■ What the exercise asks ■
Read the data and repeat it in full, exactly.

■ Material ■
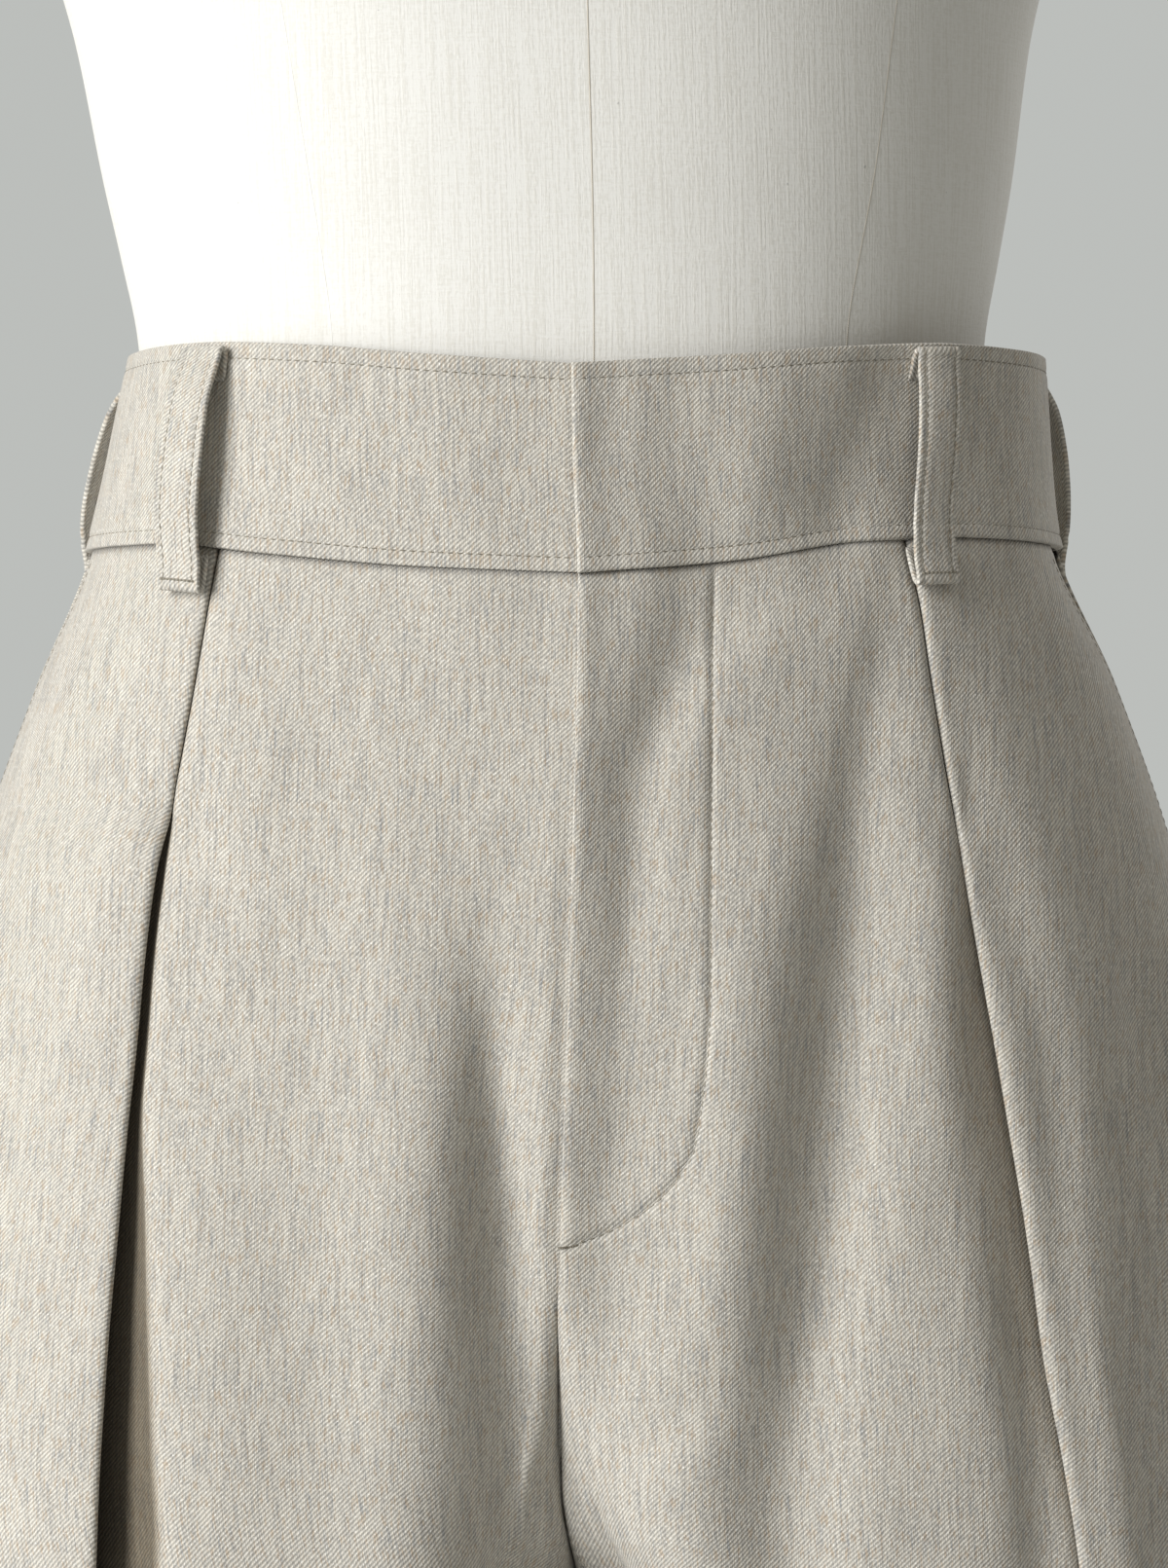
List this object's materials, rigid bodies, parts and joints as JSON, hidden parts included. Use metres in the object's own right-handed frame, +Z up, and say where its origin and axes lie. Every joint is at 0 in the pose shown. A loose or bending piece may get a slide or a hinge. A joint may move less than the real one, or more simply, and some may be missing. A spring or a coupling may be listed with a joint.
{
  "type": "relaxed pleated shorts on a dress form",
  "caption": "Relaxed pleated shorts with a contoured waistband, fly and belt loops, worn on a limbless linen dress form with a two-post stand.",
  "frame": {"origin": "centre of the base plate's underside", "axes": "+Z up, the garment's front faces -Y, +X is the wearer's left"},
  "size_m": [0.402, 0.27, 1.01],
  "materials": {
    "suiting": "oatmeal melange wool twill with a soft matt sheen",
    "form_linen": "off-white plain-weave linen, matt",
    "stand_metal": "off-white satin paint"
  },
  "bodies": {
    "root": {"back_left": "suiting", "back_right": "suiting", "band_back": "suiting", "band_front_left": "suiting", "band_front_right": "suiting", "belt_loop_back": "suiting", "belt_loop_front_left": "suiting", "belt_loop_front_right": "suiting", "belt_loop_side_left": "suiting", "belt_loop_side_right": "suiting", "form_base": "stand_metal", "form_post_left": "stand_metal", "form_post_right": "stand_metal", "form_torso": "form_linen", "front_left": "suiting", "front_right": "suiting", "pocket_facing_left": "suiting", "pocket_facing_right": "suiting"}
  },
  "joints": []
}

■ Reply ■
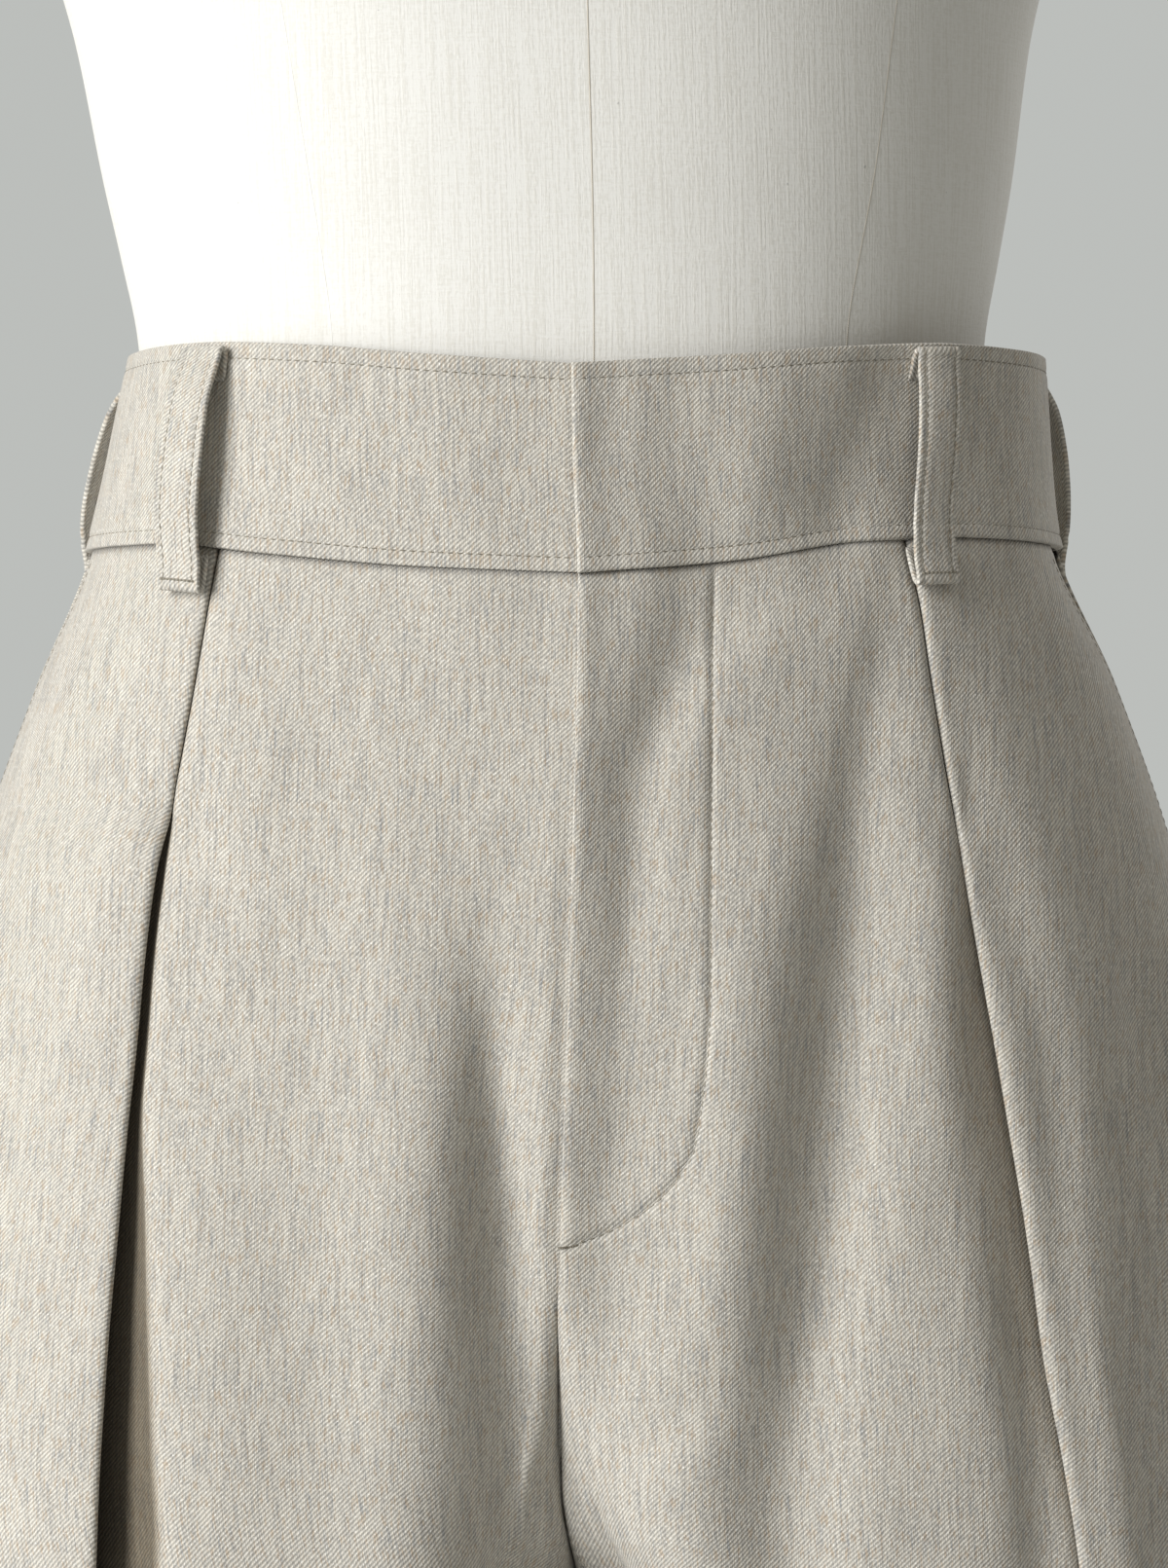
List this object's materials, rigid bodies, parts and joints as JSON, hidden parts included. Use metres in the object's own right-handed frame, +Z up, and say where its origin and axes lie. Every joint is at 0 in the pose shown. A loose or bending piece may get a slide or a hinge. A joint may move less than the real one, or more simply, and some may be missing. A spring or a coupling may be listed with a joint.
{
  "type": "relaxed pleated shorts on a dress form",
  "caption": "Relaxed pleated shorts with a contoured waistband, fly and belt loops, worn on a limbless linen dress form with a two-post stand.",
  "frame": {"origin": "centre of the base plate's underside", "axes": "+Z up, the garment's front faces -Y, +X is the wearer's left"},
  "size_m": [0.402, 0.27, 1.01],
  "materials": {
    "suiting": "oatmeal melange wool twill with a soft matt sheen",
    "form_linen": "off-white plain-weave linen, matt",
    "stand_metal": "off-white satin paint"
  },
  "bodies": {
    "root": {"back_left": "suiting", "back_right": "suiting", "band_back": "suiting", "band_front_left": "suiting", "band_front_right": "suiting", "belt_loop_back": "suiting", "belt_loop_front_left": "suiting", "belt_loop_front_right": "suiting", "belt_loop_side_left": "suiting", "belt_loop_side_right": "suiting", "form_base": "stand_metal", "form_post_left": "stand_metal", "form_post_right": "stand_metal", "form_torso": "form_linen", "front_left": "suiting", "front_right": "suiting", "pocket_facing_left": "suiting", "pocket_facing_right": "suiting"}
  },
  "joints": []
}